According to the Etemad reports, the incident was sparked during a classroom discussion over an image of a bald angel drawn by a student when the professor asked the woman if she wore the full veil because she herself was bald.

Following Jackson and Jamieson's method, I conclude that Prof. Zarrinkelk probably said something to a chador-wearing female student that she (or others in the class) took as an insult to her choice of clothing; but at this point, I don't really know what happened, in the narrow sense of who said and did what in that Tehran classroom. I have only a tiny bit more knowledge about what happened in larger political and social terms, mostly derived from previous experience rather than from these various journalistic accounts.

If I were running a newspaper, though, I'd look back at the last time Prof. Zarrinkelk was in the news, just a couple of weeks ago ("Iranian films can respond to '300': ASIFA president", Mehr News Agency, 4/25/2007), and run the story of his firing under the headline Mullahs defend Herodotus.
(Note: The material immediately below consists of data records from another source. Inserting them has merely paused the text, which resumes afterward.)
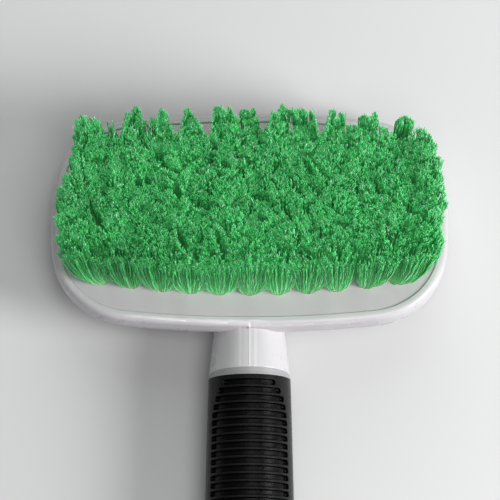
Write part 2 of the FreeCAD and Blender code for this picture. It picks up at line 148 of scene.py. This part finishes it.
FIBRE_CURL = 0.1 * MM
FIBRE_LENGTH_SPREAD = 0.55 * MM
TIP_HIGHLIGHT_SHARE = 0.06  # the share of fibres whose tip carries a painted highlight, a pale speck
SIDES = 3  # of a bristle or fibre
STRIP_INSET = 0.15  # the margin round each strand's strip in its cell of the UV square
MIDDLE_TONE = 0.5  # 0 is the darkest green and 1 the lightest
TUFT_TONE_SPREAD = 0.16  # how much darker or lighter a whole tuft is
TONE_SPREAD = 0.08

# ---- the plastics' light and dark shades, and their roughness ----
SHELL_SHADES = ((0.62, 0.60, 0.62), (0.57, 0.55, 0.57))
SHELL_ROUGHNESS = 0.3
BLOCK_SHADES = ((0.60, 0.545, 0.59), (0.55, 0.50, 0.54))
BLOCK_ROUGHNESS = 0.38
# the handle core is the white plastic darkened to grey, a painted shade for its recessed collar band; the
# end plug shares it
CORE_PAINTED_SHADE_GREYS = ((0.385, 0.375, 0.385), (0.305, 0.297, 0.308))
CORE_ROUGHNESS = 0.4

# ---- the grip's rubber ----
RUBBER_LIGHT = (0.013, 0.013, 0.0134)
RUBBER_DARK = (0.0075, 0.0075, 0.0078)
# near-black painted shade that an occlusion mask blends onto the grooves' floors
GROOVE_PAINTED_SHADE = (0.0004, 0.0004, 0.0004)
GROOVE_SHADE_REACH = 3.0 * MM  # how near the walls are that paint shade onto a groove's floor
RIB_EDGE_ROUND = 0.45 * MM

# ---- painted highlights on the shell's neck: a line along the mould's parting line, and streaks of reflection beside it ----
PARTING_HIGHLIGHT_HALF_WIDTH = 0.45 * MM
PARTING_HIGHLIGHT_COLOUR = (0.72, 0.70, 0.72)
NECK_REFLECTION_COLOUR = (0.9, 0.88, 0.9)
NECK_REFLECTIONS_REACH = 8.0 * MM  # how far the painted streaks of reflection go on either side of the parting line
NECK_HIGHLIGHTS_FADE = 2.0 * MM  # the stretch over which the painted highlights fade out at the head

# ---- floor and light, in metres and watts ----
FLOOR_HALF_SIZE = 3.0
FLOOR_GAP = 0.2 * MM  # the floor is this far under the brush, so that no two faces share a plane
LIGHTS = (  # name, place, size, power
    ("key", (0.75, -0.15, 0.50), 0.40, 8.4),
    ("front", (0.16, -0.22, 1.12), 0.60, 4.5),
    ("fill", (0.10, 0.75, 0.75), 0.80, 2.6),
)
SKY_COLOUR = (0.95, 0.97, 1.0)
SKY_STRENGTH = 0.16

# ---- camera ----
CAMERA_ELEVATION = 78.0
CAMERA_DISTANCE = 1.15
FRAME_WIDTH = 189.4 * MM
SENSOR_WIDTH = 36.0
FACE_ABOVE_MIDDLE = 10.3 * MM  # how far above the picture's middle the head's middle is
FACE_LEFT_OF_MIDDLE = 0.2 * MM

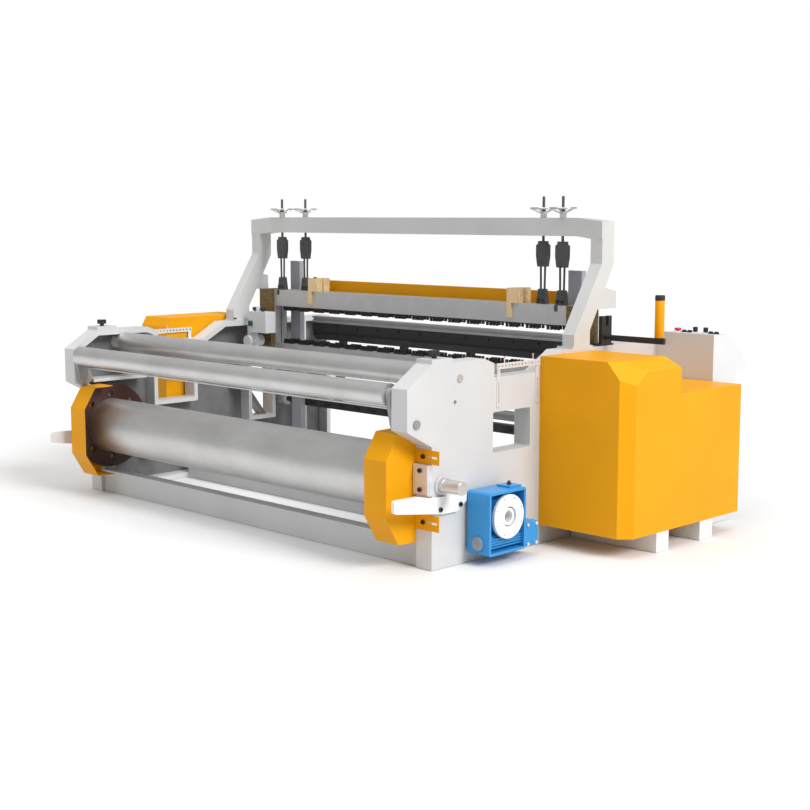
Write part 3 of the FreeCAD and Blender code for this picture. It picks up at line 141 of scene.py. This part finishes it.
# ---- materials -------------------------------------------------------------
def paint(name, colour, gloss=0.36, grime=0.1, peel=0.00006, shine=0.4):
    """Sprayed enamel: slight cloudiness, orange peel, dust low down and faint rubbed spots."""
    g = Graph(name)
    cloud = g.ramp(g.noise(2.2), (0.3, shade(colour, 0.93)), (0.7, shade(colour, 1.03)))
    speck = g.ramp(g.noise(160.0, detail=2.0), (0.66, 0.0), (0.8, 1.0))
    worn = g.mix(g.math("MULTIPLY", speck, 0.10), cloud, shade(colour, 0.72))
    low = g.ramp(g.axis("Z"), (0.0, 1.0), (0.28, 0.0))
    dusty = g.math("MULTIPLY", g.math("MULTIPLY", low, g.noise(7.0)), grime * 2)
    base = g.mix(dusty, worn, shade(colour, 0.6))
    rough = g.ramp(g.noise(14.0), (0.25, gloss - 0.06), (0.8, gloss + 0.1))
    g.bump(g.noise(420.0, detail=1.0), peel)
    return g.finish(base, rough, Metallic=0.0, Specular_IOR_Level=shine)


def shaded_recess_paint(name):
    """Frame enamel with painted shade: dark grey where it faces sideways inside the C-section
    frames.
    """
    g = Graph(name)
    across = g.math("ABSOLUTE", g.math("SUBTRACT", g.axis("X"), MID_X))
    web = g.math("LESS_THAN", across, FRAME_HALF - SKIN_INSIDE)
    rim = g.math("GREATER_THAN", across, FRAME_HALF - RIM_INSIDE)
    normal = g.add("ShaderNodeNewGeometry").outputs["Normal"]
    facing = g.add("ShaderNodeSeparateXYZ", Vector=normal)
    sideways = g.math("GREATER_THAN", g.math("ABSOLUTE", facing.outputs["X"]), 0.7)
    inside = g.math("MULTIPLY", g.math("MULTIPLY", web, rim), sideways)
    cloud = g.ramp(g.noise(2.2), (0.3, 0.50), (0.7, 0.56))
    # painted shade: a dark grey for the sideways faces inside the C-section, where the frame lies
    # in shade
    painted_shade_grey = g.ramp(g.noise(6.0), (0.3, 0.10), (0.7, 0.16))
    g.bump(g.noise(420.0, detail=1.0), 0.00006)
    rough = g.ramp(g.noise(14.0), (0.25, 0.32), (0.8, 0.5))
    return g.finish(g.mix(inside, cloud, painted_shade_grey), rough, Metallic=0.0)


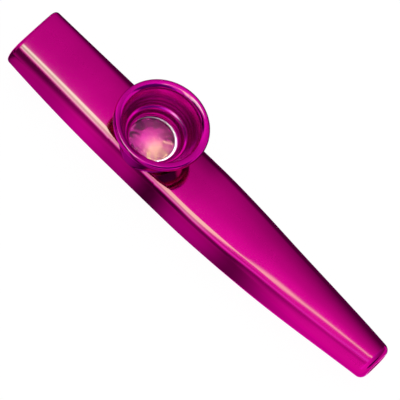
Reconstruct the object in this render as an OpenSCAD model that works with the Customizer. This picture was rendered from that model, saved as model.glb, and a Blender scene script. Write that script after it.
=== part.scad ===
// Metal kazoo. A body of two pressed sheets carries a screwed cup over a thin film.
// The player hums into the wide mouth end at -X, the narrow outlet is at +X, and the cup opens towards +Z.
// The body stands on its flat underside at z = 0, and its length is centred on x = 0.

/* [Body] */
// Length of the body from the mouth end to the outlet end
body_length = 120; // [112:1:130]
// Greatest width of the body, a little before its middle
body_width = 18.4; // [18.2:0.1:20]
// Height of the body where it stands flat
body_height = 12; // [11.4:0.1:13]
// Width of the mouth end
mouth_width = 18.4; // [17.4:0.1:18.6]
// How far the underside of the mouth end is lifted off the table
mouth_rise = 3.1; // [2:0.1:3.4]
// Width of the outlet end
outlet_width = 10.6; // [9.8:0.1:12]
// How far the underside of the outlet end is lifted off the table
outlet_rise = 3.2; // [2.4:0.1:3.6]
// Thickness of the pressed sheet
sheet = 0.8; // [0.6:0.05:0.9]
// Radius of the long corners at the mouth end
mouth_corner = 4; // [3.4:0.1:4.2]
// Radius of the long corners where the body is widest
middle_corner = 3.3; // [3:0.1:3.6]
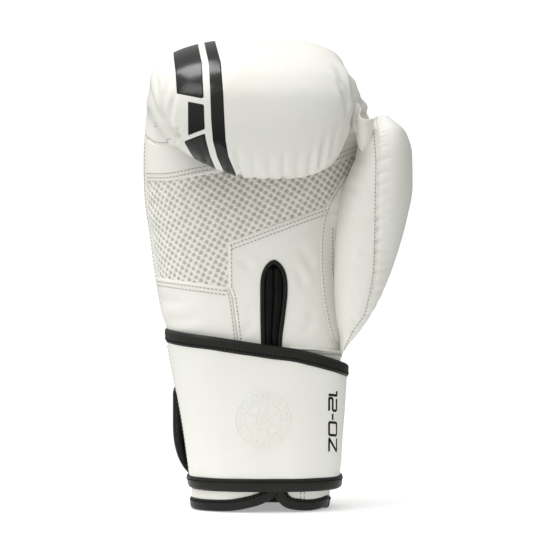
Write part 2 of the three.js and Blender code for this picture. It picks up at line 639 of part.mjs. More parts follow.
const tabPatch = tabStrip(TAB_LEATHER + GAP, TAB_THICKNESS).intersect(tabBody);
add("tab_panel", tabPanel, whiteLeather);
add("tab_loop_patch", tabPatch, pileNavy);
const tabRim = tabZone(0).subtract(tabSide(TAB_RIM));
const tabSlot = tabStrip(-GAP, TAB_THICKNESS + 1).intersect(tabSide(BINDING_WEB));
const tabWhole = tabStrip(-GAP - BINDING_LIP, TAB_THICKNESS);
const tabBinding = tabWhole.subtract(tabSlot).intersect(tabRim);
add("tab_binding", tabBinding.subtract(grown(tabPanel.add(tabPatch))), blackLeather);

// ---------------------------------------------------------------- thumb lock

// A ribbon from the side of the fist to the thumb's tip, folded into a slack loop.
const LOCK = { bottom: 233, top: 256, thickness: 1.6 };
const LOCK_BENDS = [
  [62.3, -37],
  [61.6, -46],
  [65.5, -52],
  [70, -47.5],
  [71.5, -41.5],
];
const lockPath = (z) =>
  new THREE.CatmullRomCurve3(LOCK_BENDS.map(([x, y]) => new THREE.Vector3(x, y, z)));
const halfLock = LOCK.thickness / 2;
const lockRibbon = strip(lockPath(LOCK.bottom), lockPath(LOCK.top), 12, -halfLock, halfLock);
add("thumb_lock_strap", lockRibbon.subtract(handGrown).subtract(loft(THUMB, GAP)), whiteLeather);

export default glove;
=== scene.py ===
import math

import bmesh
import bpy
import numpy as np
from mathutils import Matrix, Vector
from mathutils.bvhtree import BVHTree


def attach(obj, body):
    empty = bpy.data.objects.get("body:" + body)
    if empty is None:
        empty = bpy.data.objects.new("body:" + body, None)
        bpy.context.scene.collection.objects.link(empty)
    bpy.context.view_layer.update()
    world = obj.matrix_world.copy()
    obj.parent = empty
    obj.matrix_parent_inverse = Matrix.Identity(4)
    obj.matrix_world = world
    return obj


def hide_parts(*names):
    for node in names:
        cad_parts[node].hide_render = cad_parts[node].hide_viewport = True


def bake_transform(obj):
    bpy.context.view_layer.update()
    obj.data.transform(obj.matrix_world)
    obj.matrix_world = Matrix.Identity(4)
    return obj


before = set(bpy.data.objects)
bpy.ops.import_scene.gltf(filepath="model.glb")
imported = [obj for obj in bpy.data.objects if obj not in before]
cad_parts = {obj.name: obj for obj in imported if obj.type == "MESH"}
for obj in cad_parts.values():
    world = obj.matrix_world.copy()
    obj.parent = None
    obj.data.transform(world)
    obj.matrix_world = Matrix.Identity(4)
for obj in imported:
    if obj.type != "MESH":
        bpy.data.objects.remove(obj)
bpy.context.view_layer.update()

# ------------------------------------------------------------------ camera
# The glove stands on its cuff and is seen square on, a little above the strap.
camera_data = bpy.data.cameras.new("camera")
camera = bpy.data.objects.new("camera", camera_data)
bpy.context.scene.collection.objects.link(camera)
camera.location = (0.0, -1.5, 0.1493)
camera.rotation_euler = (math.radians(90), 0, 0)
camera_data.lens = 153.2
camera_data.sensor_width = 36.0
bpy.context.scene.camera = camera

# ------------------------------------------------------------------ dimensions, in millimetres
# Working coordinates have their origin at the middle of the wrist; SHIFT moves them into the row frame.
MM = 0.001
SHIFT = np.array([-8.3, 5.0, 0.0])
ROUNDNESS = 2.5
SIDE_SEAM_Y = 4.0
WRIST_Z = 97.0
ROLL_Z = 252.0

# height, left, right, palm side, back
HAND = [
    (86, -53.0, 49.5, -36.3, 38.0), (97, -54.8, 50.4, -36.9, 40.5), (108, -57.6, 50.8, -36.8, 43.5),
    (116, -61.5, 51.2, -36.4, 47.5), (128, -65.2, 50.6, -35.0, 51.5), (150, -69.2, 51.0, -32.5, 56.5),
    (175, -72.8, 56.0, -29.5, 60.5), (200, -76.6, 62.0, -27.5, 63.5), (225, -77.4, 68.0, -25.5, 63.5),
    (245, -76.2, 71.0, -23.0, 60.5), (260, -74.5, 68.0, -19.0, 54.5), (275, -69.5, 58.0, -13.0, 44.5),
    (288, -60.0, 49.0, -7.0, 32.0), (296, -44.0, 36.0, -2.0, 19.0), (300, -18.0, 14.0, 2.0, 8.0),
]
FIST = [
    (209, -6.0, 24.0, -56.0, -46.0), (212, -20.0, 34.0, -61.0, -39.0), (219, -37.0, 45.0, -66.5, -31.0),
    (230, -54.0, 51.5, -71.0, -21.0), (244, -66.0, 56.5, -73.5, -9.0), (258, -71.0, 60.0, -73.0, 5.0),
    (271, -71.5, 59.5, -67.5, 15.0), (283, -66.0, 53.5, -57.0, 20.0), (293, -51.0, 43.5, -41.0, 17.0),
    (298.5, -30.0, 26.0, -23.0, 9.0), (300, -10.0, 8.0, -10.0, 0.0),
]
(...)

Iranian president of the Association Internationale du Film d'Animation (ASIFA) said that national films and animations can respond to the Warner Brother's historically inaccurate film '300'.

Speaking in a review session of the film, at Tehran's Iranian Artists Forum last Saturday, Nureddin Zarrinkelk called on Iranian cultural officials to equip filmmakers so that they can show the world an accurate representation of the historical events which have been misrepresented in the film '300'.

The writings of Herodotus, which are the main source for such anti-Iran films, are full of unsubstantial claims, he noted.

Perhaps this account of the forces behind his firing -- or alternatively, his account of the battle of Thermopylae -- would "prove so persuasive that reality is identified with its descriptions". Stranger things have happened.

[There are interesting discussions of Fish's essay by Kenny Easwaran at Thoughts Arguments and Rants ("Fish on Spin"), and by Natalia at My Tongue Broke Out in Unknown Strains ("Artful pomo").]